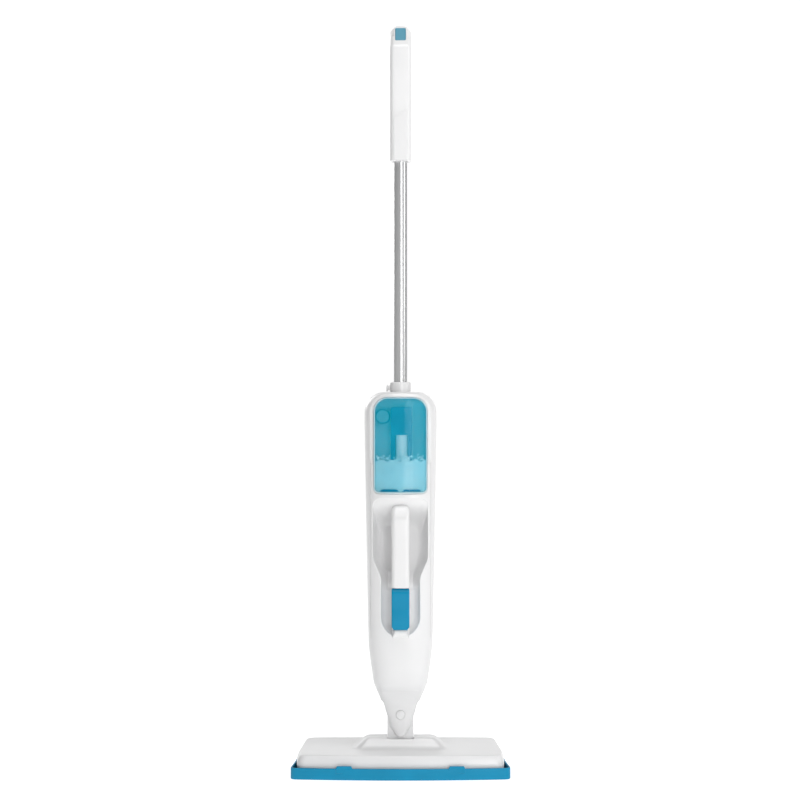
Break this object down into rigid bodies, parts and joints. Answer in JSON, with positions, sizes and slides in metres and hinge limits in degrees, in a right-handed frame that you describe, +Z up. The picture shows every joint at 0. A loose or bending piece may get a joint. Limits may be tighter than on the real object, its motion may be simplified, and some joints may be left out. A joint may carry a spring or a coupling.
{
  "type": "steam mop",
  "caption": "Upright steam mop with a carpet glider, a tilting and swivelling neck, a lift-out water tank, a hand grip on the body and a loop handle on a pull-out tube.",
  "frame": {"origin": "on the floor under the middle of the carpet glider and the tube's axis", "axes": "+Z up along the tube, tank and controls face -Y, the user stands on the +Y side, +X is to the right seen from the front"},
  "size_m": [0.342, 0.19, 1.182],
  "materials": {
    "white_gloss": "glossy white moulded plastic",
    "blue_gloss": "glossy blue moulded plastic",
    "tank_blue": "clear tinted moulded plastic",
    "filter_blue": "satin blue moulded plastic",
    "clear_tube": "clear moulded plastic",
    "tube_steel": "polished steel tube",
    "zinc_steel": "zinc plated",
    "spring_steel": "drawn wire",
    "inner_plastic": "unpainted moulded plastic",
    "dark_plastic": "black moulded plastic",
    "bush_plastic": "natural acetal",
    "boiler_alloy": "cast aluminium",
    "hose_silicone": "silicone hose",
    "seal_rubber": "moulded rubber",
    "pad_fabric": "looped microfibre",
    "hook_tape": "woven hook tape",
    "board_green": "coated circuit board"
  },
  "bodies": {
    "glider": {"carpet_glider": "blue_gloss"},
    "head": {"head_cover": "white_gloss", "head_base_plate": "white_gloss", "mop_pad": "pad_fabric", "hook_strips": "hook_tape", "steam_distributor": "inner_plastic", "head_steam_hose": "hose_silicone", "head_screws": "zinc_steel", "pivot_bushes": "bush_plastic", "parking_detent": "spring_steel"},
    "knuckle": {"knuckle": "white_gloss", "trunnion_pin": "zinc_steel"},
    "body": {"neck_housing": "white_gloss", "swivel_pin": "zinc_steel", "body_front_shell": "white_gloss", "body_rear_shell": "white_gloss", "tank_frame": "white_gloss", "pole_socket": "white_gloss", "contact_socket": "dark_plastic", "release_spring": "spring_steel", "tank_seat": "inner_plastic", "pump": "dark_plastic", "boiler": "boiler_alloy", "thermostat": "dark_plastic", "inlet_hose": "hose_silicone", "feed_hose": "hose_silicone", "steam_hose": "hose_silicone", "control_board": "board_green", "thumb_switch": "dark_plastic", "thumb_spring": "spring_steel", "cable_gland": "seal_rubber", "body_screws": "zinc_steel", "lower_cord_hook": "white_gloss"},
    "thumb_button": {"thumb_button": "blue_gloss"},
    "release_button": {"release_button": "white_gloss"},
    "tank": {"tank_shell": "tank_blue", "filter_housing": "filter_blue", "dip_tube": "clear_tube", "tank_outlet": "inner_plastic", "outlet_seal": "seal_rubber"},
    "filler_cap": {"filler_cap": "white_gloss"},
    "pole": {"pole_tube": "tube_steel", "contact_plug": "dark_plastic", "handle_left_shell": "white_gloss", "handle_right_shell": "white_gloss", "handle_front_strip": "white_gloss", "handle_switch": "dark_plastic", "handle_spring": "spring_steel", "handle_screws": "zinc_steel", "hook_screw": "zinc_steel"},
    "handle_button": {"handle_button": "blue_gloss"},
    "cord_hook": {"upper_cord_hook": "white_gloss"}
  },
  "joints": [
    {"name": "head_lift", "type": "slide", "parent": "glider", "child": "head", "axis": [0, 0, 1], "range_m": [0, 0.04]},
    {"name": "neck_tilt", "type": "hinge", "parent": "head", "child": "knuckle", "pos_m": [0, 0, 0.046], "axis": [-1, 0, 0], "range_deg": [0, 65]},
    {"name": "neck_swivel", "type": "hinge", "parent": "knuckle", "child": "body", "pos_m": [0, 0, 0.089], "axis": [0, 1, 0], "range_deg": [-45, 45]},
    {"name": "thumb_press", "type": "slide", "parent": "body", "child": "thumb_button", "axis": [0, 1, 0], "range_m": [0, 0.0025], "stiffness_N_per_m": 500, "springref_m": -0.004, "deforming": ["thumb_spring"]},
    {"name": "release_press", "type": "slide", "parent": "body", "child": "release_button", "axis": [1, 0, 0], "range_m": [0, 0.003], "stiffness_N_per_m": 500, "springref_m": -0.003, "deforming": ["release_spring"]},
    {"name": "tank_pull", "type": "slide", "parent": "body", "child": "tank", "axis": [0, -1, 0], "range_m": [0, 0.06]},
    {"name": "cap_turn", "type": "hinge", "parent": "tank", "child": "filler_cap", "pos_m": [-0.028, -0.0245, 0.56], "axis": [0, 1, 0], "range_deg": [0, 90]},
    {"name": "pole_pull", "type": "slide", "parent": "body", "child": "pole", "axis": [0, 0, 1], "range_m": [0, 0.12]},
    {"name": "handle_press", "type": "slide", "parent": "pole", "child": "handle_button", "axis": [0, 0.7071, -0.7071], "range_m": [0, 0.0025], "stiffness_N_per_m": 500, "springref_m": -0.004, "deforming": ["handle_spring"]},
    {"name": "hook_swivel", "type": "hinge", "parent": "pole", "child": "cord_hook", "pos_m": [0, 0.022, 0.99], "axis": [0, 1, 0], "range_deg": [0, 180]}
  ]
}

--------

What you will do -> Set out the complete listing exactly as shown.

Output of the exercise ->
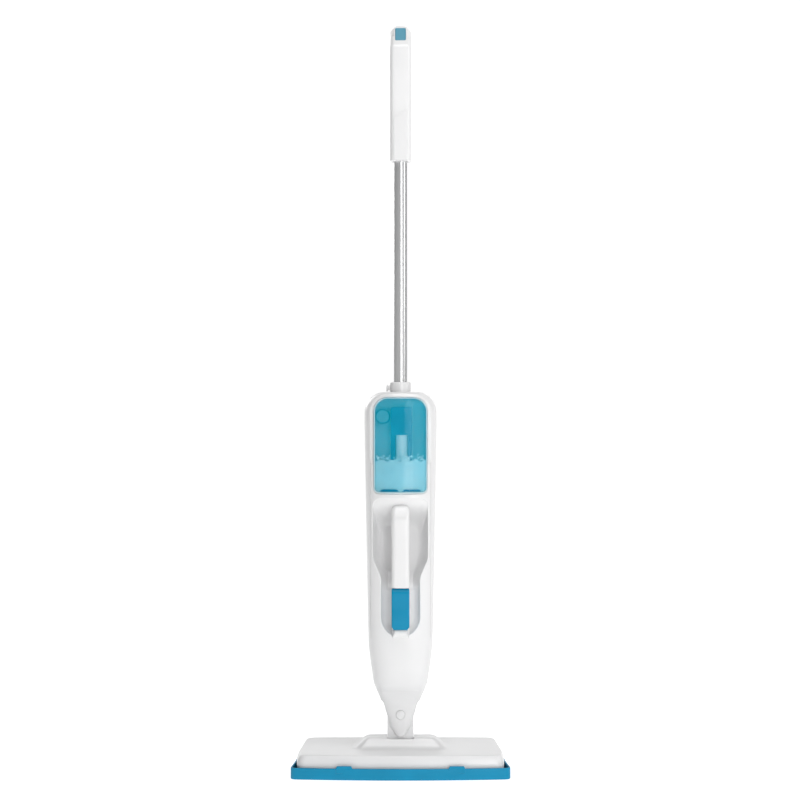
Break this object down into rigid bodies, parts and joints. Answer in JSON, with positions, sizes and slides in metres and hinge limits in degrees, in a right-handed frame that you describe, +Z up. The picture shows every joint at 0. A loose or bending piece may get a joint. Limits may be tighter than on the real object, its motion may be simplified, and some joints may be left out. A joint may carry a spring or a coupling.
{
  "type": "steam mop",
  "caption": "Upright steam mop with a carpet glider, a tilting and swivelling neck, a lift-out water tank, a hand grip on the body and a loop handle on a pull-out tube.",
  "frame": {"origin": "on the floor under the middle of the carpet glider and the tube's axis", "axes": "+Z up along the tube, tank and controls face -Y, the user stands on the +Y side, +X is to the right seen from the front"},
  "size_m": [0.342, 0.19, 1.182],
  "materials": {
    "white_gloss": "glossy white moulded plastic",
    "blue_gloss": "glossy blue moulded plastic",
    "tank_blue": "clear tinted moulded plastic",
    "filter_blue": "satin blue moulded plastic",
    "clear_tube": "clear moulded plastic",
    "tube_steel": "polished steel tube",
    "zinc_steel": "zinc plated",
    "spring_steel": "drawn wire",
    "inner_plastic": "unpainted moulded plastic",
    "dark_plastic": "black moulded plastic",
    "bush_plastic": "natural acetal",
    "boiler_alloy": "cast aluminium",
    "hose_silicone": "silicone hose",
    "seal_rubber": "moulded rubber",
    "pad_fabric": "looped microfibre",
    "hook_tape": "woven hook tape",
    "board_green": "coated circuit board"
  },
  "bodies": {
    "glider": {"carpet_glider": "blue_gloss"},
    "head": {"head_cover": "white_gloss", "head_base_plate": "white_gloss", "mop_pad": "pad_fabric", "hook_strips": "hook_tape", "steam_distributor": "inner_plastic", "head_steam_hose": "hose_silicone", "head_screws": "zinc_steel", "pivot_bushes": "bush_plastic", "parking_detent": "spring_steel"},
    "knuckle": {"knuckle": "white_gloss", "trunnion_pin": "zinc_steel"},
    "body": {"neck_housing": "white_gloss", "swivel_pin": "zinc_steel", "body_front_shell": "white_gloss", "body_rear_shell": "white_gloss", "tank_frame": "white_gloss", "pole_socket": "white_gloss", "contact_socket": "dark_plastic", "release_spring": "spring_steel", "tank_seat": "inner_plastic", "pump": "dark_plastic", "boiler": "boiler_alloy", "thermostat": "dark_plastic", "inlet_hose": "hose_silicone", "feed_hose": "hose_silicone", "steam_hose": "hose_silicone", "control_board": "board_green", "thumb_switch": "dark_plastic", "thumb_spring": "spring_steel", "cable_gland": "seal_rubber", "body_screws": "zinc_steel", "lower_cord_hook": "white_gloss"},
    "thumb_button": {"thumb_button": "blue_gloss"},
    "release_button": {"release_button": "white_gloss"},
    "tank": {"tank_shell": "tank_blue", "filter_housing": "filter_blue", "dip_tube": "clear_tube", "tank_outlet": "inner_plastic", "outlet_seal": "seal_rubber"},
    "filler_cap": {"filler_cap": "white_gloss"},
    "pole": {"pole_tube": "tube_steel", "contact_plug": "dark_plastic", "handle_left_shell": "white_gloss", "handle_right_shell": "white_gloss", "handle_front_strip": "white_gloss", "handle_switch": "dark_plastic", "handle_spring": "spring_steel", "handle_screws": "zinc_steel", "hook_screw": "zinc_steel"},
    "handle_button": {"handle_button": "blue_gloss"},
    "cord_hook": {"upper_cord_hook": "white_gloss"}
  },
  "joints": [
    {"name": "head_lift", "type": "slide", "parent": "glider", "child": "head", "axis": [0, 0, 1], "range_m": [0, 0.04]},
    {"name": "neck_tilt", "type": "hinge", "parent": "head", "child": "knuckle", "pos_m": [0, 0, 0.046], "axis": [-1, 0, 0], "range_deg": [0, 65]},
    {"name": "neck_swivel", "type": "hinge", "parent": "knuckle", "child": "body", "pos_m": [0, 0, 0.089], "axis": [0, 1, 0], "range_deg": [-45, 45]},
    {"name": "thumb_press", "type": "slide", "parent": "body", "child": "thumb_button", "axis": [0, 1, 0], "range_m": [0, 0.0025], "stiffness_N_per_m": 500, "springref_m": -0.004, "deforming": ["thumb_spring"]},
    {"name": "release_press", "type": "slide", "parent": "body", "child": "release_button", "axis": [1, 0, 0], "range_m": [0, 0.003], "stiffness_N_per_m": 500, "springref_m": -0.003, "deforming": ["release_spring"]},
    {"name": "tank_pull", "type": "slide", "parent": "body", "child": "tank", "axis": [0, -1, 0], "range_m": [0, 0.06]},
    {"name": "cap_turn", "type": "hinge", "parent": "tank", "child": "filler_cap", "pos_m": [-0.028, -0.0245, 0.56], "axis": [0, 1, 0], "range_deg": [0, 90]},
    {"name": "pole_pull", "type": "slide", "parent": "body", "child": "pole", "axis": [0, 0, 1], "range_m": [0, 0.12]},
    {"name": "handle_press", "type": "slide", "parent": "pole", "child": "handle_button", "axis": [0, 0.7071, -0.7071], "range_m": [0, 0.0025], "stiffness_N_per_m": 500, "springref_m": -0.004, "deforming": ["handle_spring"]},
    {"name": "hook_swivel", "type": "hinge", "parent": "pole", "child": "cord_hook", "pos_m": [0, 0.022, 0.99], "axis": [0, 1, 0], "range_deg": [0, 180]}
  ]
}